As to how blockchain users will interact with the technology, that will depend on their internal needs and usage requirements. For some, they will likely treat the blockchain along the software-as-a-service [SaaS] model where they just log in and interact with the blockchain application directly. Others will have a need to bind it more tightly to their business processes.
“Shippers, customs, ports, they all have their own internal systems,” said Gopinath. “If I’m a customs officer used to using an internal IT system to sign off on a customs document, then this solution needs to be integrated in that context. You don’t want to change that user experience or log into a different system and sign off. That doesn’t work. There are examples where you need to actually do that integration.”
As to whether the supply chain, an industry that has been known to drag its heels a little bit when it comes to the adoption of new ways of doing business or new technologies, is ready to adopt blockchain, not to mention smart contracts that are built on blockchains or other technologies like Internet of Things (IoT) that can work in conjunction with blockchains, Wave Bill of Lading co-founder and CEO Gadi Ruschin says it absolutely is.

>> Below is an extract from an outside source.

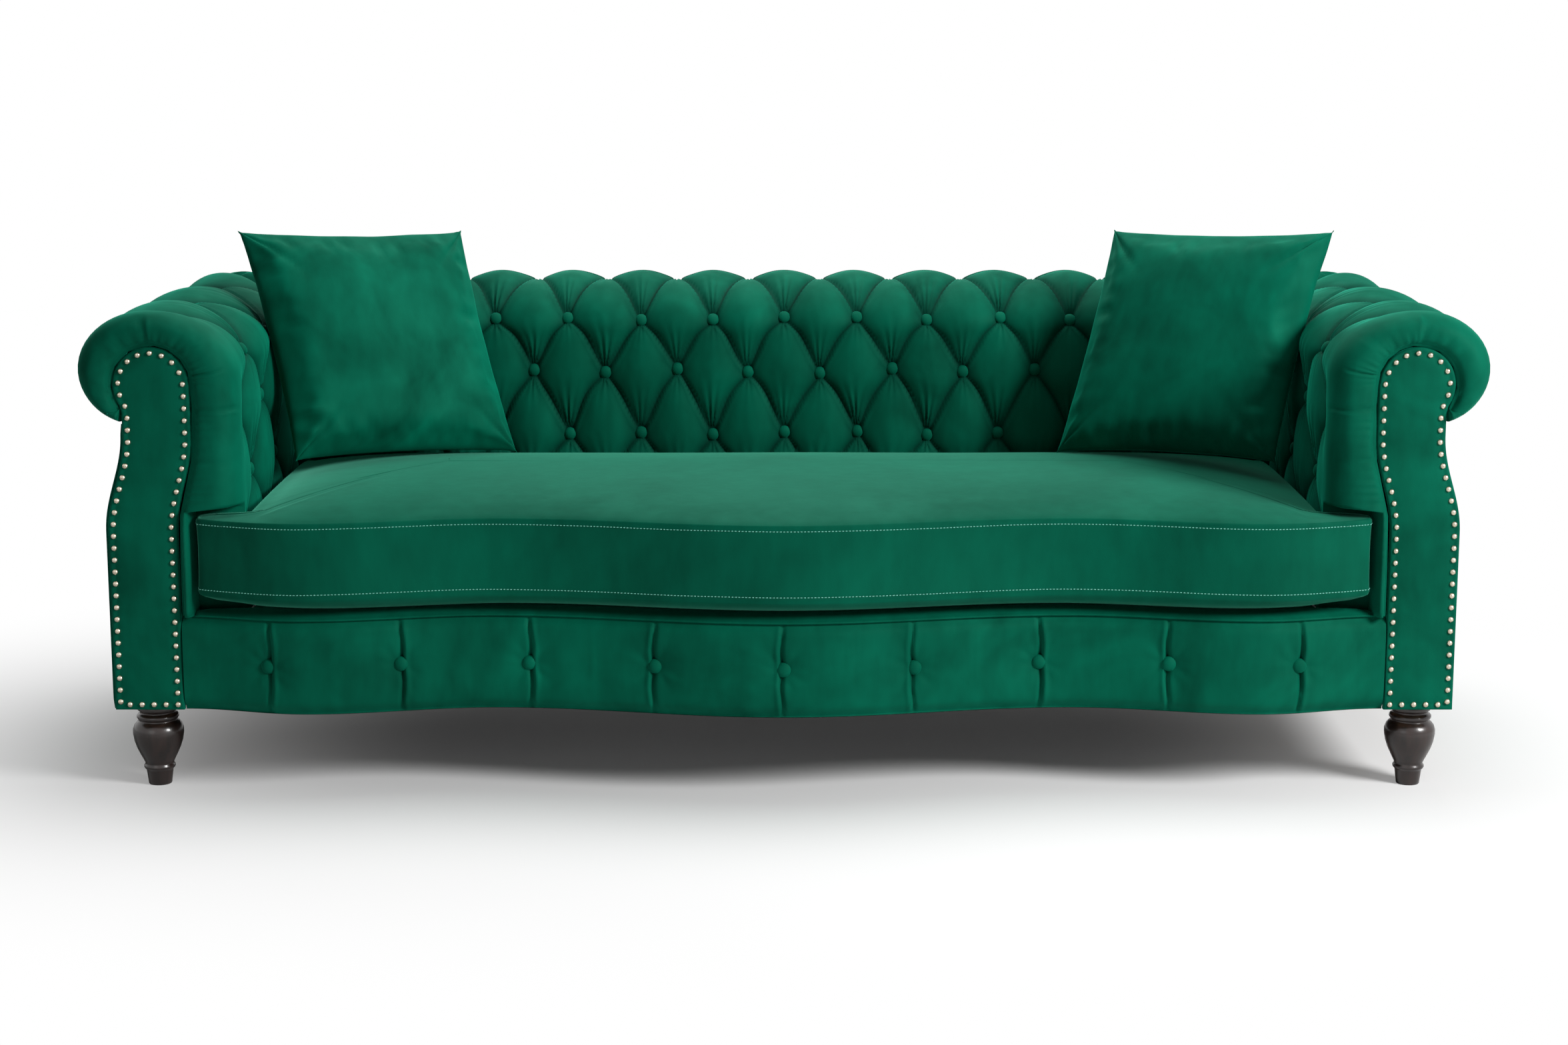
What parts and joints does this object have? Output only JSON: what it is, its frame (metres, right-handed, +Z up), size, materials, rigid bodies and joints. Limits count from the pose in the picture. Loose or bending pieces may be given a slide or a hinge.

“Blockchain has started a lot of discussion regarding payment and the transfer of value and the transfer of items—things that I would say were traditionally considered as things that you cannot change, but now may have to change. There is just a lot of innovation and a lot of disruption in the world and the supply chain, or trade, is the biggest industry in the world, so the players in international trade want to benefit from those efficiencies as well.”